Extracted records:
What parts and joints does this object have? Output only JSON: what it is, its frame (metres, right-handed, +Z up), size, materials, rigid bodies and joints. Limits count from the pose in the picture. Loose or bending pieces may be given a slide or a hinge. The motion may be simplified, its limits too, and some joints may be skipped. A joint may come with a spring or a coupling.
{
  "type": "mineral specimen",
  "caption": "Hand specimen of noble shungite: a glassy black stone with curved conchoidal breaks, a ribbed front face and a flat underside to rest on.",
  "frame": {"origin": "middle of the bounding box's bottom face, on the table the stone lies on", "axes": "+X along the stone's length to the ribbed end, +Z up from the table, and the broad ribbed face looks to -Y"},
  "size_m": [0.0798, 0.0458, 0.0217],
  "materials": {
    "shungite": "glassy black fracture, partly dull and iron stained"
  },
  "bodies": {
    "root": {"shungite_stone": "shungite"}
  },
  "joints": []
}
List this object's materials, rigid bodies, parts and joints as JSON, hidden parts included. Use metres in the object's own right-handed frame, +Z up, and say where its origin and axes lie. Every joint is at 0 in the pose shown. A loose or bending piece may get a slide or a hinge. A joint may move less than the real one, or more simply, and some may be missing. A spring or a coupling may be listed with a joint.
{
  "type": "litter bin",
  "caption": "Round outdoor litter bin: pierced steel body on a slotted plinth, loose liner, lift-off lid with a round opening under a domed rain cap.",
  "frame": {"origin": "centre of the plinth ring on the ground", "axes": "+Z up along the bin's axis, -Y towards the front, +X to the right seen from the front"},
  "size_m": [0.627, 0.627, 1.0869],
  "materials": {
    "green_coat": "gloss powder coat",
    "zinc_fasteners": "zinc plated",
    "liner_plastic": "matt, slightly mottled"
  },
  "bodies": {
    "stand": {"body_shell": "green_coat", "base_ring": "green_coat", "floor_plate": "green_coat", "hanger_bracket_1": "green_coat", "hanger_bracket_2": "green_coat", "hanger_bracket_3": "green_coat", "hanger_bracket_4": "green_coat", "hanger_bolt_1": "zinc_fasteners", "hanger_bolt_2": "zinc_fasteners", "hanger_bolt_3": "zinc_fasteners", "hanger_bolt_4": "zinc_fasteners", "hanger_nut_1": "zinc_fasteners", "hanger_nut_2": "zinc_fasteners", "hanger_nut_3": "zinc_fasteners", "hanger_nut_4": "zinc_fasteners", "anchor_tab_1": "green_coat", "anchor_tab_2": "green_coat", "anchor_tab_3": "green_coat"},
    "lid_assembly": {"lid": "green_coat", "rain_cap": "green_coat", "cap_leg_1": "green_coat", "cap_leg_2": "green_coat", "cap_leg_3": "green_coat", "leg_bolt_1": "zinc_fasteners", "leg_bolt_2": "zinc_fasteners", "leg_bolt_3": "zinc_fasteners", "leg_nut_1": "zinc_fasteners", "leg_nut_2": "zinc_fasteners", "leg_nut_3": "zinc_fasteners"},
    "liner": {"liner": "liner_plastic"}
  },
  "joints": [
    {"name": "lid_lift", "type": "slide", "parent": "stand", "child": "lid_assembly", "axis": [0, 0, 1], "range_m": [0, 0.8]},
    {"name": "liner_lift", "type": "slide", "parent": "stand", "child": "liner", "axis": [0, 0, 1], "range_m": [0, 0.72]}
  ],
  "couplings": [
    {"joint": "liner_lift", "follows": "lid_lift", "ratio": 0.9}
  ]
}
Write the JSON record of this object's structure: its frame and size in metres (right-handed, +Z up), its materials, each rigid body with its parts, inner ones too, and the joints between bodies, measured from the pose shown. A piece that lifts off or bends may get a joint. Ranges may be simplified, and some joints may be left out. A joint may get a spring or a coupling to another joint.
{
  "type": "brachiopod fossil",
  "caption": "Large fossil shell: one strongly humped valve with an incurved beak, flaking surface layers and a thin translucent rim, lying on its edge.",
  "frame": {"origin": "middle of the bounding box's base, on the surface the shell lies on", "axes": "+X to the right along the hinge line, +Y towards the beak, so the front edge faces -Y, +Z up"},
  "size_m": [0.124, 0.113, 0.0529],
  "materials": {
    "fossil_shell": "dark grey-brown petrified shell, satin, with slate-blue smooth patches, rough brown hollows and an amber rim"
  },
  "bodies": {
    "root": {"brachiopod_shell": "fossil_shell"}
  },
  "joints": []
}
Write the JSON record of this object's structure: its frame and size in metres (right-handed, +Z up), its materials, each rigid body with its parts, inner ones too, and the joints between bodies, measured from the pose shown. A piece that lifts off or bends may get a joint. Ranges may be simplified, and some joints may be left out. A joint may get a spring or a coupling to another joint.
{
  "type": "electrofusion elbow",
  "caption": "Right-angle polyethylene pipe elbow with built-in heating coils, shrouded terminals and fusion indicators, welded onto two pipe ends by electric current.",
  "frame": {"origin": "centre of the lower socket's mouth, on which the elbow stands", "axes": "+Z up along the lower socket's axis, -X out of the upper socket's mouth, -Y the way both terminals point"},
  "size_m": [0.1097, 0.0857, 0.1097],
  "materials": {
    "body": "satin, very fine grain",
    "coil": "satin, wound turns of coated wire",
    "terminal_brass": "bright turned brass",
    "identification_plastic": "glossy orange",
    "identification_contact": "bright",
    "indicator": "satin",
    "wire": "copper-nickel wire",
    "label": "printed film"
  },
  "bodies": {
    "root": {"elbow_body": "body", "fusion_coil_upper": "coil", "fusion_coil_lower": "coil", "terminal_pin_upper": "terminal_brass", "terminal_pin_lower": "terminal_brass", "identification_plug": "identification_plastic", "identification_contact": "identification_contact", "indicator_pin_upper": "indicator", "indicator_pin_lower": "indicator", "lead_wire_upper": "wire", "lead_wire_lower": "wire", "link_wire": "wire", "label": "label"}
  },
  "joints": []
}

Written request: Take the material above and return all of it exactly.

Task solution:
What parts and joints does this object have? Output only JSON: what it is, its frame (metres, right-handed, +Z up), size, materials, rigid bodies and joints. Limits count from the pose in the picture. Loose or bending pieces may be given a slide or a hinge. The motion may be simplified, its limits too, and some joints may be skipped. A joint may come with a spring or a coupling.
{
  "type": "mineral specimen",
  "caption": "Hand specimen of noble shungite: a glassy black stone with curved conchoidal breaks, a ribbed front face and a flat underside to rest on.",
  "frame": {"origin": "middle of the bounding box's bottom face, on the table the stone lies on", "axes": "+X along the stone's length to the ribbed end, +Z up from the table, and the broad ribbed face looks to -Y"},
  "size_m": [0.0798, 0.0458, 0.0217],
  "materials": {
    "shungite": "glassy black fracture, partly dull and iron stained"
  },
  "bodies": {
    "root": {"shungite_stone": "shungite"}
  },
  "joints": []
}
List this object's materials, rigid bodies, parts and joints as JSON, hidden parts included. Use metres in the object's own right-handed frame, +Z up, and say where its origin and axes lie. Every joint is at 0 in the pose shown. A loose or bending piece may get a slide or a hinge. A joint may move less than the real one, or more simply, and some may be missing. A spring or a coupling may be listed with a joint.
{
  "type": "litter bin",
  "caption": "Round outdoor litter bin: pierced steel body on a slotted plinth, loose liner, lift-off lid with a round opening under a domed rain cap.",
  "frame": {"origin": "centre of the plinth ring on the ground", "axes": "+Z up along the bin's axis, -Y towards the front, +X to the right seen from the front"},
  "size_m": [0.627, 0.627, 1.0869],
  "materials": {
    "green_coat": "gloss powder coat",
    "zinc_fasteners": "zinc plated",
    "liner_plastic": "matt, slightly mottled"
  },
  "bodies": {
    "stand": {"body_shell": "green_coat", "base_ring": "green_coat", "floor_plate": "green_coat", "hanger_bracket_1": "green_coat", "hanger_bracket_2": "green_coat", "hanger_bracket_3": "green_coat", "hanger_bracket_4": "green_coat", "hanger_bolt_1": "zinc_fasteners", "hanger_bolt_2": "zinc_fasteners", "hanger_bolt_3": "zinc_fasteners", "hanger_bolt_4": "zinc_fasteners", "hanger_nut_1": "zinc_fasteners", "hanger_nut_2": "zinc_fasteners", "hanger_nut_3": "zinc_fasteners", "hanger_nut_4": "zinc_fasteners", "anchor_tab_1": "green_coat", "anchor_tab_2": "green_coat", "anchor_tab_3": "green_coat"},
    "lid_assembly": {"lid": "green_coat", "rain_cap": "green_coat", "cap_leg_1": "green_coat", "cap_leg_2": "green_coat", "cap_leg_3": "green_coat", "leg_bolt_1": "zinc_fasteners", "leg_bolt_2": "zinc_fasteners", "leg_bolt_3": "zinc_fasteners", "leg_nut_1": "zinc_fasteners", "leg_nut_2": "zinc_fasteners", "leg_nut_3": "zinc_fasteners"},
    "liner": {"liner": "liner_plastic"}
  },
  "joints": [
    {"name": "lid_lift", "type": "slide", "parent": "stand", "child": "lid_assembly", "axis": [0, 0, 1], "range_m": [0, 0.8]},
    {"name": "liner_lift", "type": "slide", "parent": "stand", "child": "liner", "axis": [0, 0, 1], "range_m": [0, 0.72]}
  ],
  "couplings": [
    {"joint": "liner_lift", "follows": "lid_lift", "ratio": 0.9}
  ]
}
Write the JSON record of this object's structure: its frame and size in metres (right-handed, +Z up), its materials, each rigid body with its parts, inner ones too, and the joints between bodies, measured from the pose shown. A piece that lifts off or bends may get a joint. Ranges may be simplified, and some joints may be left out. A joint may get a spring or a coupling to another joint.
{
  "type": "brachiopod fossil",
  "caption": "Large fossil shell: one strongly humped valve with an incurved beak, flaking surface layers and a thin translucent rim, lying on its edge.",
  "frame": {"origin": "middle of the bounding box's base, on the surface the shell lies on", "axes": "+X to the right along the hinge line, +Y towards the beak, so the front edge faces -Y, +Z up"},
  "size_m": [0.124, 0.113, 0.0529],
  "materials": {
    "fossil_shell": "dark grey-brown petrified shell, satin, with slate-blue smooth patches, rough brown hollows and an amber rim"
  },
  "bodies": {
    "root": {"brachiopod_shell": "fossil_shell"}
  },
  "joints": []
}
Write the JSON record of this object's structure: its frame and size in metres (right-handed, +Z up), its materials, each rigid body with its parts, inner ones too, and the joints between bodies, measured from the pose shown. A piece that lifts off or bends may get a joint. Ranges may be simplified, and some joints may be left out. A joint may get a spring or a coupling to another joint.
{
  "type": "electrofusion elbow",
  "caption": "Right-angle polyethylene pipe elbow with built-in heating coils, shrouded terminals and fusion indicators, welded onto two pipe ends by electric current.",
  "frame": {"origin": "centre of the lower socket's mouth, on which the elbow stands", "axes": "+Z up along the lower socket's axis, -X out of the upper socket's mouth, -Y the way both terminals point"},
  "size_m": [0.1097, 0.0857, 0.1097],
  "materials": {
    "body": "satin, very fine grain",
    "coil": "satin, wound turns of coated wire",
    "terminal_brass": "bright turned brass",
    "identification_plastic": "glossy orange",
    "identification_contact": "bright",
    "indicator": "satin",
    "wire": "copper-nickel wire",
    "label": "printed film"
  },
  "bodies": {
    "root": {"elbow_body": "body", "fusion_coil_upper": "coil", "fusion_coil_lower": "coil", "terminal_pin_upper": "terminal_brass", "terminal_pin_lower": "terminal_brass", "identification_plug": "identification_plastic", "identification_contact": "identification_contact", "indicator_pin_upper": "indicator", "indicator_pin_lower": "indicator", "lead_wire_upper": "wire", "lead_wire_lower": "wire", "link_wire": "wire", "label": "label"}
  },
  "joints": []
}